I bought a very fast and very light KR-2 in the 80's and never did feel confident that I could get it on the ground without incident. I never did have any incidents but one day I got sick of feeling so uncertain of my landing technique. I found my copy of S&R and read the chapter on "Landings" several times, paying particular attention to where he says not to worry about hitting the prop when doing wheel landings. In fact, he recommended wheel landings. I had about 5 inches between runway surface and prop in the level position and frankly that was the very thing that was bothering me. I kept trying to finesse it on with three-pointers and winding up saying to myself, whew, that was close, or lucky, or whatever I said that day. One Saturday afternoon I read that chapter on Landings yet again while drinking one of my favorite vodka-loaded sundowners I was fond of at the time. I'd decided I was no longer going to be intimidated by this squirrelly little short-coupled plane with the built-in PIO that had me on edge all the time when trying to get it on the ground. Langsewiesche said to "plant the damn thing down and hold it there". Forget about hitting the prop. He was right. I never hit the prop and I never worried about getting the plane down to a safe, completely-in-control, satisfying landing once I'd done of few of his recommended landing procedures. I no longer cared what the wind was doing. As time went by I got much more skilled at landing three-point or "near" three point, but when the wind is howling across the runway and with something that light, I still used and use the "plant it and hold it" method of getting it on the runway. Before that the plane was flying me to the landing. After that, I did the flying. It made flying the KR a plane I could finally relax in and was able to enjoy the fingertip sky dancer that it is.

His explanation of why a wing flies is one any kid understands completely from having held our hands out the car window. Bernoulli Schramoulli . . . Langsewiesche taught the real reason a wing produces lift.

Highly recommended. You don't have to read ALL of it, just the parts that capture you or are of special interest. If I were an instructor however, I would make my students read this entire book before we did anything else.
 
Autocorrect:

I texted my daughter that I couldn't take off until the dog had lifted.
 
I can only read Stick and Rudder in segments. Fate is the Hunter, I read all the way through. Good book with interesting stories but I think it would be a pamphlet had it not been for Ganns' verbose descriptions of other pilots.
 
Back in the day I think I've read just about everything Gann and Bach have written. Guy Murchie's book Song of the Sky, is another old classic that gets overlooked sometimes. There is a more recent arrival however that should be on everyones' list - Robert Buck's - North Star Over my Shoulder. Anyone who has been flying for any length of time has read Buck's classic Weather Flying. Since it was first published in 1970 it's become required reading for anyone interested in understanding the environment within which we fly. His most recent (and final) book, North Star Over my Shoulder . . . is just an incredible read. He passed away not long ago at 93 and I'm so glad he gifted the world with this account of his amazing life which started off with a bang. 17 years old, 1930, breaking the transcontinental speed record from New Jersey to Los Angeles in a Pitcairn Mailwing. Think of it . . . 1930 . . . very few airports, no navigation aids, nothing but needle, ball and airspeed to stay right side up in weather or at night with no horizon. All he and others had back then was instinct and luck. To top things off, on his way back to New Jersey he beat the existing record flying west to east. His writing style is a joy to read, as anyone who has read his other books can attest to. This last book of his is not to be missed.

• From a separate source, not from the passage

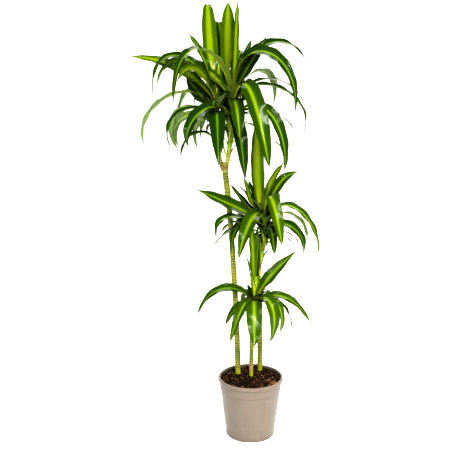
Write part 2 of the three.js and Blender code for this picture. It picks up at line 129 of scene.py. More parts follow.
RIGHT_LEAVES = [
    [214, -14, 70, 270, 0.90, 92, 1.05, 200, 51, 0, 0.85],
    [218, 15, 50, 275, 0.33, 80, 0.66, 185, 26, 60, 0.80],
    [210, -46, 150, 190, 0.58, 100, 0.86, 200, 38, 0, 0.25],
    [200, -170, -140, -5, 0.31, 125, 0.76, 140, 44, -10, 0.25],
    [198, 186, -60, -35, 0.30, 138, 0.80, 112, 44, 35, 0.20],
    [212, 102, 10, 172, 0.35, 64, 0.68, 118, 46, 45, 0.20],
    [204, 240, 70, 80, 0.19, 116, 0.60, 165, 34, 30, 0.10],
    [216, 58, 50, 160, 0.38, 55, 0.67, 108, 28, 20, 0.15],
    [196, 45, 120, 110, 0.25, 90, 0.62, 145, 34, 0, 0.15],
    [185, 108, -170, -165, 0.42, 58, 0.78, -48, 56, 15, 0.34],
    [165, 25, -130, -70, 0.40, 34, 0.74, -10, 44, 0, 0.35],
    [121, 42, -110, -150, 0.42, 10, 0.76, -55, 44, 0, 0.15],
    [150, 160, -60, -160, 0.61, 25, 0.94, -55, 42, 32, 0.25],
    [178, 215, -10, -85, 0.43, 65, 0.91, 20, 30, 15, 0.25],
    [188, 230, 50, -30, 0.34, 65, 0.73, 55, 24, 10, 0.20],
    [190, 130, 110, -20, 0.36, 75, 0.86, 80, 36, -20, 0.15],
    [154, 200, 40, -62, 0.37, 14, 0.72, -4, 22, 10, 0.10],
    [130, 175, 50, -100, 0.35, -10, 0.65, -45, 20, 0, 0.15],
    [172, -230, 40, 65, 0.25, 95, 0.70, 140, 34, -55, 0.85],
    [126, -125, -110, -55, 0.43, 55, 0.90, 20, 48, -15, 0.15],
    [36, 34, -12, -26, 0.42, 34, 0.86, 34, 13, 0, 1.40],
    [22, -13, -8, 46, 0.80, 14, 1.05, 30, 12, 0, 1.60],
    [45, 12, -10, 66, 0.50, 22, 0.85, 44, 14, 0, 1.80],
    [78, -9, -10, 66, 0.40, 22, 0.80, 44, 12, 0, 1.40],
    [62, 34, -8, 30, 0.40, 26, 0.75, 40, 12, 0, 0.60],
]
MIDDLE_LEAVES = [
    [226, -20, 40, 290, 0.85, 90, 1.00, 200, 47, 0, 0.95],
    [228, 64, 0, 154, 0.30, 66, 0.62, 115, 28, 40, 1.00],
    [216, 110, 40, 130, 0.31, 68, 0.61, 112, 36, 40, 0.35],
    [208, 54, -110, -62, 0.36, 74, 0.74, 12, 46, 0, 0.50],
    [188, 170, -30, -100, 0.44, 60, 0.86, 4, 34, 20, 0.40],
    [180, 140, 50, -60, 0.45, 35, 0.85, 5, 28, -20, 0.35],
    [164, 120, -30, -75, 0.50, 26, 0.92, -8, 38, 25, 0.15],
    [154, 105, 30, -70, 0.47, 5, 0.93, -20, 16, 0, 0.15],
    [144, 95, 10, -40, 0.47, 5, 0.81, -10, 14, 0, 0.15],
    [150, 28, -90, -40, 0.55, 34, 0.84, 2, 30, 0, 0.20],
    [194, -80, -110, -95, 0.30, 32, 0.69, -8, 52, -10, 0.40],
    [174, -105, -50, -70, 0.48, 35, 0.85, 5, 32, -20, 0.20],
    [202, -205, -75, 108, 0.33, 34, 0.66, 72, 46, -50, 0.32],
    [210, -105, 50, 95, 0.46, 30, 0.73, 60, 22, -20, 0.20],
    [216, -75, 70, 80, 0.33, 25, 0.66, 55, 20, 0, 0.20],
    [224, -60, 30, 105, 0.56, 25, 0.79, 65, 24, -20, 0.80],
    [222, -45, 50, 95, 0.33, 30, 0.66, 60, 26, 0, 0.20],
    [184, -150, -70, -30, 0.50, 30, 0.89, 30, 34, -15, 0.15],
    [165, -140, -96, 5, 0.45, 32, 0.77, 40, 20, 0, 0.15],
    [154, -165, -75, -25, 0.42, 25, 0.70, 20, 22, 0, 0.15],
    [62, 26, -20, 82, 0.28, 32, 0.62, 62, 12, 0, 0.90],
    [78, -20, -24, 74, 0.30, 30, 0.65, 56, 12, 0, 0.80],
]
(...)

Another extremely well written memoir by another amazing pilot is Beryl Markham's West With the Night. She was the first person to fly solo from east to west across the Atlantic, 1936.

What a life these folks had.
 
Back in the day I think I've read just about everything Gann and Bach have written. Guy Murchie's book Song of the Sky, is another old classic that gets overlooked sometimes. There is a more recent arrival however that should be on everyones' list - Robert Buck's - North Star Over my Shoulder. Anyone who has been flying for any length of time has read Buck's classic Weather Flying. Since it was first published in 1970 it's become required reading for anyone interested in understanding the environment within which we fly. His most recent (and final) book, North Star Over my Shoulder . . . is just an incredible read. He passed away not long ago at 93 and I'm so glad he gifted the world with this account of his amazing life which started off with a bang. 17 years old, 1930, breaking the transcontinental speed record from New Jersey to Los Angeles in a Pitcairn Mailwing. Think of it . . . 1930 . . . very few airports, no navigation aids, nothing but needle, ball and airspeed to stay right side up in weather or at night with no horizon. All he and others had back then was instinct and luck. To top things off, on his way back to New Jersey he beat the existing record flying west to east. His writing style is a joy to read, as anyone who has read his other books can attest to. This last book of his is not to be missed.

Another extremely well written memoir by another amazing pilot is Beryl Markham's West With the Night. She was the first person to fly solo from east to west across the Atlantic, 1936.

What a life these folks had.

Thank you for that bit of advice, I'm going to look into those.